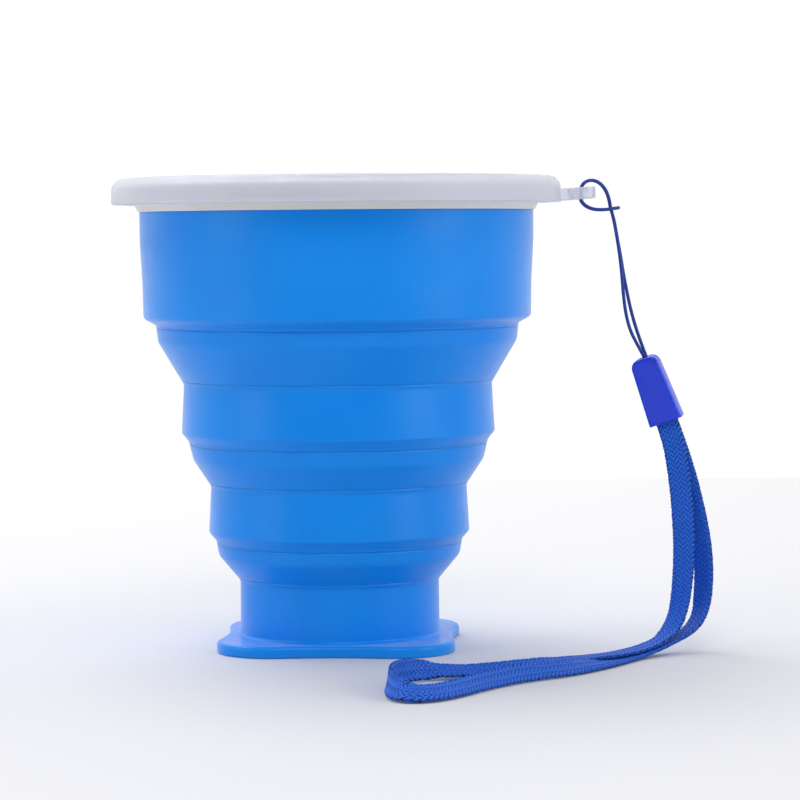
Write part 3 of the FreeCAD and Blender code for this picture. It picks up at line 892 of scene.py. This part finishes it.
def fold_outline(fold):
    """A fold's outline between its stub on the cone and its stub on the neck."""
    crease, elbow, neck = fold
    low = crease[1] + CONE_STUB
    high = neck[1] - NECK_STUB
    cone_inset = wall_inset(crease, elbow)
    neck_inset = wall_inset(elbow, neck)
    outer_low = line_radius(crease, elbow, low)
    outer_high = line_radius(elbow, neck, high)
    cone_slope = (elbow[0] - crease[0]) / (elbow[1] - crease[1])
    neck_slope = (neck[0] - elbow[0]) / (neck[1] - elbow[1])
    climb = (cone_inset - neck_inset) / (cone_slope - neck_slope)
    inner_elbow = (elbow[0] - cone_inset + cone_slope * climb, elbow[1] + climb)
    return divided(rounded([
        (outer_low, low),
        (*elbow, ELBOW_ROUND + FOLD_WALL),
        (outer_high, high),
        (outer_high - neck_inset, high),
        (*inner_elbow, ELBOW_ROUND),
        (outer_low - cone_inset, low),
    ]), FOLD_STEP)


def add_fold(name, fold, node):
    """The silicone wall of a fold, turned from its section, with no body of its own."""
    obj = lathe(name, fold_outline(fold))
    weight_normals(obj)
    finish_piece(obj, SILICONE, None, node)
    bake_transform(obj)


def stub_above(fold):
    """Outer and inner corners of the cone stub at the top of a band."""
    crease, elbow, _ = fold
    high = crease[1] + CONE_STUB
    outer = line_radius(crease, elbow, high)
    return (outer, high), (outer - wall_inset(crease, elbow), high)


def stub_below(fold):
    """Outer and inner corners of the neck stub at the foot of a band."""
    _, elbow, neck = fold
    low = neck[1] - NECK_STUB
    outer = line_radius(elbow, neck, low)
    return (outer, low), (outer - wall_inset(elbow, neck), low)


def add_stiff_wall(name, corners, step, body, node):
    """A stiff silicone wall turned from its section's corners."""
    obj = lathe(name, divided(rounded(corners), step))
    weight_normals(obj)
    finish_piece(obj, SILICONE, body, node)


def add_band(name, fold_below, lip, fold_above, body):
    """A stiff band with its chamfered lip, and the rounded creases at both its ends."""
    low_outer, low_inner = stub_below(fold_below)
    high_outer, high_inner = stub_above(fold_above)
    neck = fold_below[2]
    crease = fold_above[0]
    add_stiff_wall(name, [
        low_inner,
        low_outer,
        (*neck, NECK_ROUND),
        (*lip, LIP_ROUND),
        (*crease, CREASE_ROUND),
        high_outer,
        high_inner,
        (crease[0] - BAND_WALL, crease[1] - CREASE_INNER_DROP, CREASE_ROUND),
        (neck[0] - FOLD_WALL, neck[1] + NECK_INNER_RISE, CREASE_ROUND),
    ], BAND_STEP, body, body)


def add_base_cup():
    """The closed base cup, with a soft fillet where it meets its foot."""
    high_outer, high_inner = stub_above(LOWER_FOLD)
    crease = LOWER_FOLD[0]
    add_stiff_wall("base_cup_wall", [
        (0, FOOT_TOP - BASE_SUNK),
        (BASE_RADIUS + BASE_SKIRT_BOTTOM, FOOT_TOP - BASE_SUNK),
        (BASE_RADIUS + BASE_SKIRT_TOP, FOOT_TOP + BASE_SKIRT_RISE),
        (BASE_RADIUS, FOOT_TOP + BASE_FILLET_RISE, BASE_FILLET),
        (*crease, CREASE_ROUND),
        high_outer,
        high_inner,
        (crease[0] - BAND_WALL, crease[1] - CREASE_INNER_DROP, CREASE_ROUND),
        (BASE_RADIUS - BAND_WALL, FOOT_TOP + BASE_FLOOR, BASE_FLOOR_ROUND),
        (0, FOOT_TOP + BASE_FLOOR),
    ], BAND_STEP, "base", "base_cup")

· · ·

Reproduce verbatim only the segment of the listing bounded by the line containing "bake_transform(obj)" and the line containing "BAND_STEP, body, body)", with both boundary lines included.

*CORRECT RESPONSE*:
    bake_transform(obj)


def stub_above(fold):
    """Outer and inner corners of the cone stub at the top of a band."""
    crease, elbow, _ = fold
    high = crease[1] + CONE_STUB
    outer = line_radius(crease, elbow, high)
    return (outer, high), (outer - wall_inset(crease, elbow), high)


def stub_below(fold):
    """Outer and inner corners of the neck stub at the foot of a band."""
    _, elbow, neck = fold
    low = neck[1] - NECK_STUB
    outer = line_radius(elbow, neck, low)
    return (outer, low), (outer - wall_inset(elbow, neck), low)


def add_stiff_wall(name, corners, step, body, node):
    """A stiff silicone wall turned from its section's corners."""
    obj = lathe(name, divided(rounded(corners), step))
    weight_normals(obj)
    finish_piece(obj, SILICONE, body, node)


def add_band(name, fold_below, lip, fold_above, body):
    """A stiff band with its chamfered lip, and the rounded creases at both its ends."""
    low_outer, low_inner = stub_below(fold_below)
    high_outer, high_inner = stub_above(fold_above)
    neck = fold_below[2]
    crease = fold_above[0]
    add_stiff_wall(name, [
        low_inner,
        low_outer,
        (*neck, NECK_ROUND),
        (*lip, LIP_ROUND),
        (*crease, CREASE_ROUND),
        high_outer,
        high_inner,
        (crease[0] - BAND_WALL, crease[1] - CREASE_INNER_DROP, CREASE_ROUND),
        (neck[0] - FOLD_WALL, neck[1] + NECK_INNER_RISE, CREASE_ROUND),
    ], BAND_STEP, body, body)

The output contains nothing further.